_What you are asked to do_.
Pull out of the data below the stretch of lines bounded by the one containing "for node in" and the one containing "WORLD_GREY, WORLD_POWER = 0.9, 0.565", both bounds included, unchanged.

>> begin Supplied material

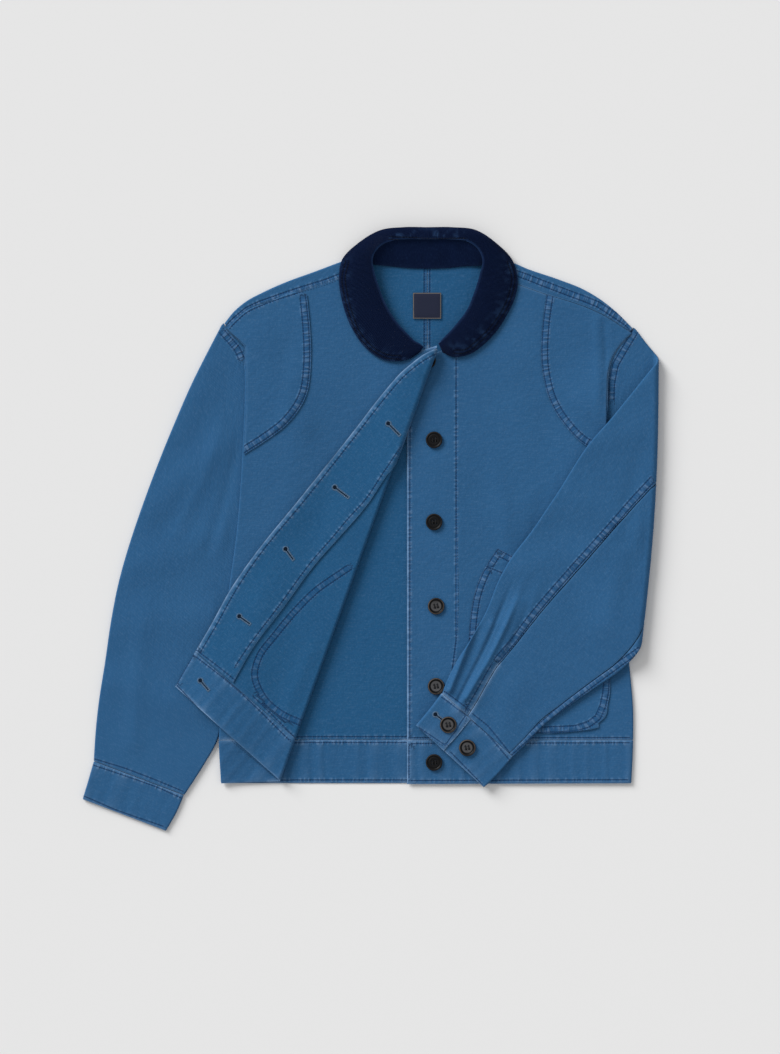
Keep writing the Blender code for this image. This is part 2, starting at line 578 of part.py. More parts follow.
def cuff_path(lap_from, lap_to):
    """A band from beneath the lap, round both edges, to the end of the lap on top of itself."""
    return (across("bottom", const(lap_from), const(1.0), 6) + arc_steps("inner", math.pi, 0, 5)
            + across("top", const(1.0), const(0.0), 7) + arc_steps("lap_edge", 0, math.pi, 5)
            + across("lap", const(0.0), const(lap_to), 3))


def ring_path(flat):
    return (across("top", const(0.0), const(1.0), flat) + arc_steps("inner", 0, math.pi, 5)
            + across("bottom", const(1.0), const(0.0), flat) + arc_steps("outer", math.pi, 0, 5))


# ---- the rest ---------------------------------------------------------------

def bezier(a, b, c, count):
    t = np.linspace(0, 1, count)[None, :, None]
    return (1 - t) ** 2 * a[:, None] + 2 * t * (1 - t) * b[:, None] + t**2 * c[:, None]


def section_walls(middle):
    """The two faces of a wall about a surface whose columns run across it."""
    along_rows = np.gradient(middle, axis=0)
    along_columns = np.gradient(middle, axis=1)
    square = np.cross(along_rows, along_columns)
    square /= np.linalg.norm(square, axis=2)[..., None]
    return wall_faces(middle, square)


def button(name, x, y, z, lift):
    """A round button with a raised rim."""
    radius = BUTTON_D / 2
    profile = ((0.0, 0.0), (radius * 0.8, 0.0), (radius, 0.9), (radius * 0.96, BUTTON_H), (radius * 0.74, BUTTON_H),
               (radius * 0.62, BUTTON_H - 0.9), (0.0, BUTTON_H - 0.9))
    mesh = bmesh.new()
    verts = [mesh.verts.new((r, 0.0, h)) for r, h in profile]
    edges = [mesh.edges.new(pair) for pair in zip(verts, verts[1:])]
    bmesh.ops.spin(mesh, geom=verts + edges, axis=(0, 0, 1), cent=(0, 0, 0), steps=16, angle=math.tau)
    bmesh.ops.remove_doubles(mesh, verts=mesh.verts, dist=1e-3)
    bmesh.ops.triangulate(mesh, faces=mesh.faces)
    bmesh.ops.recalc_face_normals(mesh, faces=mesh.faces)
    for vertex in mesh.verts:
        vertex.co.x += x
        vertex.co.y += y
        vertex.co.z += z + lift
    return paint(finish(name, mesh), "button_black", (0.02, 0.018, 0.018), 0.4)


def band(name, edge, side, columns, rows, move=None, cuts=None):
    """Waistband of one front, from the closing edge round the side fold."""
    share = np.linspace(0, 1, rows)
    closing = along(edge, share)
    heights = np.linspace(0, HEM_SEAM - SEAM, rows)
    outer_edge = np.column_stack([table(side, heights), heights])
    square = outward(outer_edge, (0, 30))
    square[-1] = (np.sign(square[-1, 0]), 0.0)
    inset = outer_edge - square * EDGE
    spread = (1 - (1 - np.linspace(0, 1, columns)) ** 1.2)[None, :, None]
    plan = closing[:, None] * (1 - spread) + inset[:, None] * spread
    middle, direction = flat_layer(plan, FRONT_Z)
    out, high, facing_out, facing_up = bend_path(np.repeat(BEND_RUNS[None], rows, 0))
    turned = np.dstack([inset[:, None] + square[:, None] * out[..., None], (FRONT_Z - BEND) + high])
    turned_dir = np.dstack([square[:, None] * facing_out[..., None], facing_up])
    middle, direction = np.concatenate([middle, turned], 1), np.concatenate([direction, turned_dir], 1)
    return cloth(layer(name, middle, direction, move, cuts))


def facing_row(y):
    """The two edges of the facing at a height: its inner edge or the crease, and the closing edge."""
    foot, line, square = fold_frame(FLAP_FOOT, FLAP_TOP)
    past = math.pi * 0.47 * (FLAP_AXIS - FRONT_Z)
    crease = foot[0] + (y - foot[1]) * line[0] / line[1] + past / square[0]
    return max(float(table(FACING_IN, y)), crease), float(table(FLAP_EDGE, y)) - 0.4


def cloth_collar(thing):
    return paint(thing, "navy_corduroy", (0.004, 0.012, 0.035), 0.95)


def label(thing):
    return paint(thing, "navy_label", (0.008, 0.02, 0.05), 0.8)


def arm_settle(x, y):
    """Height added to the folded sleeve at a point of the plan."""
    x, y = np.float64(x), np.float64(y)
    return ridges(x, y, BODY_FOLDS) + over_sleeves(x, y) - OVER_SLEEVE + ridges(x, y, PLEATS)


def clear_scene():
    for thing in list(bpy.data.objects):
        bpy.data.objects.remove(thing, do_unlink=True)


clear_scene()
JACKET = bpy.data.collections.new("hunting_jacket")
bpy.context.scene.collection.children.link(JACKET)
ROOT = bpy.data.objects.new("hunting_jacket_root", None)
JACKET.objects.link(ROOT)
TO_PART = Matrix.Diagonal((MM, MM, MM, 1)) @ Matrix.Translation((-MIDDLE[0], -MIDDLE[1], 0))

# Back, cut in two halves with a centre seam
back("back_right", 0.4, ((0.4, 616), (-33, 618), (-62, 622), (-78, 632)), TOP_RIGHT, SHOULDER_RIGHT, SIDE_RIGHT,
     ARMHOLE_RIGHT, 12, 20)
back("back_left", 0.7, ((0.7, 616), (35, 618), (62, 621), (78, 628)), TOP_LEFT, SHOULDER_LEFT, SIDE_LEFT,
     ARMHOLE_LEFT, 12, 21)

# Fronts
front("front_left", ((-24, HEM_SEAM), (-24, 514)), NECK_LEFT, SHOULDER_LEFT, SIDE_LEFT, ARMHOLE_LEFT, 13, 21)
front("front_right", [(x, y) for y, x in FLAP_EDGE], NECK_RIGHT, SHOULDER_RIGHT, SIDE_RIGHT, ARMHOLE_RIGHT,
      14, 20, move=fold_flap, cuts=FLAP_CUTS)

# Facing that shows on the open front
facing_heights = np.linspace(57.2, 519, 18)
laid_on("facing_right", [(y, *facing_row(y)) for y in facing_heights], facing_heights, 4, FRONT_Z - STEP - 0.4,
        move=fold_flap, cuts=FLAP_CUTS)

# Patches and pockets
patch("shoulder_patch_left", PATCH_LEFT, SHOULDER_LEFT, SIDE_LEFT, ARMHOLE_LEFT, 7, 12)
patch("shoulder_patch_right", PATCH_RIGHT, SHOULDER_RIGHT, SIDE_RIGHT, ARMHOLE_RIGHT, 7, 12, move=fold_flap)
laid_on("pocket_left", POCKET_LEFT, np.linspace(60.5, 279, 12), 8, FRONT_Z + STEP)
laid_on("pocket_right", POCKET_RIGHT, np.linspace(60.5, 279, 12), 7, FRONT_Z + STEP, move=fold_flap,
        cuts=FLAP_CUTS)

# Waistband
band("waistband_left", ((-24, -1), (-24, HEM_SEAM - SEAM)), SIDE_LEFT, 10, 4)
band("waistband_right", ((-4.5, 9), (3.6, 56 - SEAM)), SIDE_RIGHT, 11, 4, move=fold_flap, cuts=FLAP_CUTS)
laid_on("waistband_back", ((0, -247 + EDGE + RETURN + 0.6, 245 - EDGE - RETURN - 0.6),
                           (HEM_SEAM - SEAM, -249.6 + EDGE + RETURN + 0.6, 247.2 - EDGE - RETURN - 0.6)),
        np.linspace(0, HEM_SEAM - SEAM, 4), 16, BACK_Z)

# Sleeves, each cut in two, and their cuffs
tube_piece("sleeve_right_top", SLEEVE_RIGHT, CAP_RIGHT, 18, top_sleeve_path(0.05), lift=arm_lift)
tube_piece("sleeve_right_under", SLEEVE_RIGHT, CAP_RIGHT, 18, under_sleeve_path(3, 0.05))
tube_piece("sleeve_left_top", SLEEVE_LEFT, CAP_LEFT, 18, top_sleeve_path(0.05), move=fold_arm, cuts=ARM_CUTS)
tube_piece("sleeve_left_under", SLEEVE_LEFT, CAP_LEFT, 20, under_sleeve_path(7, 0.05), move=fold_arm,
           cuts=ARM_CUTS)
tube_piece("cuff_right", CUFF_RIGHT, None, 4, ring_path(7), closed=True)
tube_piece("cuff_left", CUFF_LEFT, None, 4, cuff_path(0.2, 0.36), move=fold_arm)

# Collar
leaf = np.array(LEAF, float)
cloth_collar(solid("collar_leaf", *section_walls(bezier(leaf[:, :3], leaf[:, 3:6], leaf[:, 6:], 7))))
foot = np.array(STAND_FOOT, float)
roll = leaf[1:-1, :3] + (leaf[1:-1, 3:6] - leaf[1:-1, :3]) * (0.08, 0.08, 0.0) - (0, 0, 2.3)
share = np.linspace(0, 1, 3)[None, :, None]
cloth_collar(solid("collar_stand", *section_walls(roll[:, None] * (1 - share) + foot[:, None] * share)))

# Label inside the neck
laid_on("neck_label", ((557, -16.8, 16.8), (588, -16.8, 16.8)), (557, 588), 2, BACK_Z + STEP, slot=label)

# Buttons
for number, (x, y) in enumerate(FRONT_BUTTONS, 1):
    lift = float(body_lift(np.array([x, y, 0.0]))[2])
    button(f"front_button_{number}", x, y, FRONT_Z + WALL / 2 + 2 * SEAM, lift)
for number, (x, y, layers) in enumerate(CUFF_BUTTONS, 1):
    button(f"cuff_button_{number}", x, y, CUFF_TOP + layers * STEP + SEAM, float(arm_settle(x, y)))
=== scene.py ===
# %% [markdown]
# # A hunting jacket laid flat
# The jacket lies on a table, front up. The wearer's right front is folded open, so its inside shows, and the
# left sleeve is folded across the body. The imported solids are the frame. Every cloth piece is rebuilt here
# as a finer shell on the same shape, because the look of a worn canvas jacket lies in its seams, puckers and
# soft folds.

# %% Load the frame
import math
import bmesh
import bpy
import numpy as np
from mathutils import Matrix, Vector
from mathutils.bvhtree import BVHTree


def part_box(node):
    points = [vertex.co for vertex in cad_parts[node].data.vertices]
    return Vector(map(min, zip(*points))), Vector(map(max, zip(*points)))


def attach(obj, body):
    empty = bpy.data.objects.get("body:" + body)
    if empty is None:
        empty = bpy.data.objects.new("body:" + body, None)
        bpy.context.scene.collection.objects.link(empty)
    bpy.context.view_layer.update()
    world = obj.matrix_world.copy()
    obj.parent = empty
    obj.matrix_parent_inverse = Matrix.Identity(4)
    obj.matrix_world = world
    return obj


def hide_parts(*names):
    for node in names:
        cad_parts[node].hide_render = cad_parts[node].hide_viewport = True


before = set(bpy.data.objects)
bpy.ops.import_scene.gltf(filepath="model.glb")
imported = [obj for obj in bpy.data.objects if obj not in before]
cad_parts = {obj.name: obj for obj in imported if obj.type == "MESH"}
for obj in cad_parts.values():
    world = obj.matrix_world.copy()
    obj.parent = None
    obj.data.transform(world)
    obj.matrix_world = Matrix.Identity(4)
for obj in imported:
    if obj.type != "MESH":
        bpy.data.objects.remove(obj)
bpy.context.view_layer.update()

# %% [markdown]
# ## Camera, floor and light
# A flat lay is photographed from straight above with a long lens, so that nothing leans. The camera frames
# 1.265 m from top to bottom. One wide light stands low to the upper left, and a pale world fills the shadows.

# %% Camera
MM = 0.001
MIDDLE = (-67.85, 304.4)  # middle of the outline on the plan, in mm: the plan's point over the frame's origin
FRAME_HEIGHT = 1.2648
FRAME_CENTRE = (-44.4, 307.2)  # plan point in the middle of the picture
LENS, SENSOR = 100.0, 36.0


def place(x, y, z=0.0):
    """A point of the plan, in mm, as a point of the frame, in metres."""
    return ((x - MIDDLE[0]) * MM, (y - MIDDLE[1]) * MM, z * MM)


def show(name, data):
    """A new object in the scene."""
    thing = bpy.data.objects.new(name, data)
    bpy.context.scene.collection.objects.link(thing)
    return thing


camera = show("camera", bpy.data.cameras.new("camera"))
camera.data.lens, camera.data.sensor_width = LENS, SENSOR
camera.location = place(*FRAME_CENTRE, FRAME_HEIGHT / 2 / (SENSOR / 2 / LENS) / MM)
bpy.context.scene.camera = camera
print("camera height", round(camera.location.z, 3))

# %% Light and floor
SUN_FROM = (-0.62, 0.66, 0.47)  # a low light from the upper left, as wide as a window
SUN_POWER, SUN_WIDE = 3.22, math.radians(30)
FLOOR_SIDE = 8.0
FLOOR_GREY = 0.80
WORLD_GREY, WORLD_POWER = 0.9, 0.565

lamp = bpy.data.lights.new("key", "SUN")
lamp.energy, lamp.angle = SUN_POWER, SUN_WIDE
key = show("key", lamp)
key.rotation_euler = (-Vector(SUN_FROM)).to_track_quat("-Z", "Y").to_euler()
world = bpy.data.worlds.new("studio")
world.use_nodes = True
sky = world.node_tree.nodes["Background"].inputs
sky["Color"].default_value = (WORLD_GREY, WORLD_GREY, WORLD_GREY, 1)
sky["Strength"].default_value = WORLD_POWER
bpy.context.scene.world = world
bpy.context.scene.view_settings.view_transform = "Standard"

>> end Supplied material

_Output of the exercise_.
    for node in names:
        cad_parts[node].hide_render = cad_parts[node].hide_viewport = True


before = set(bpy.data.objects)
bpy.ops.import_scene.gltf(filepath="model.glb")
imported = [obj for obj in bpy.data.objects if obj not in before]
cad_parts = {obj.name: obj for obj in imported if obj.type == "MESH"}
for obj in cad_parts.values():
    world = obj.matrix_world.copy()
    obj.parent = None
    obj.data.transform(world)
    obj.matrix_world = Matrix.Identity(4)
for obj in imported:
    if obj.type != "MESH":
        bpy.data.objects.remove(obj)
bpy.context.view_layer.update()

# %% [markdown]
# ## Camera, floor and light
# A flat lay is photographed from straight above with a long lens, so that nothing leans. The camera frames
# 1.265 m from top to bottom. One wide light stands low to the upper left, and a pale world fills the shadows.

# %% Camera
MM = 0.001
MIDDLE = (-67.85, 304.4)  # middle of the outline on the plan, in mm: the plan's point over the frame's origin
FRAME_HEIGHT = 1.2648
FRAME_CENTRE = (-44.4, 307.2)  # plan point in the middle of the picture
LENS, SENSOR = 100.0, 36.0


def place(x, y, z=0.0):
    """A point of the plan, in mm, as a point of the frame, in metres."""
    return ((x - MIDDLE[0]) * MM, (y - MIDDLE[1]) * MM, z * MM)


def show(name, data):
    """A new object in the scene."""
    thing = bpy.data.objects.new(name, data)
    bpy.context.scene.collection.objects.link(thing)
    return thing


camera = show("camera", bpy.data.cameras.new("camera"))
camera.data.lens, camera.data.sensor_width = LENS, SENSOR
camera.location = place(*FRAME_CENTRE, FRAME_HEIGHT / 2 / (SENSOR / 2 / LENS) / MM)
bpy.context.scene.camera = camera
print("camera height", round(camera.location.z, 3))

# %% Light and floor
SUN_FROM = (-0.62, 0.66, 0.47)  # a low light from the upper left, as wide as a window
SUN_POWER, SUN_WIDE = 3.22, math.radians(30)
FLOOR_SIDE = 8.0
FLOOR_GREY = 0.80
WORLD_GREY, WORLD_POWER = 0.9, 0.565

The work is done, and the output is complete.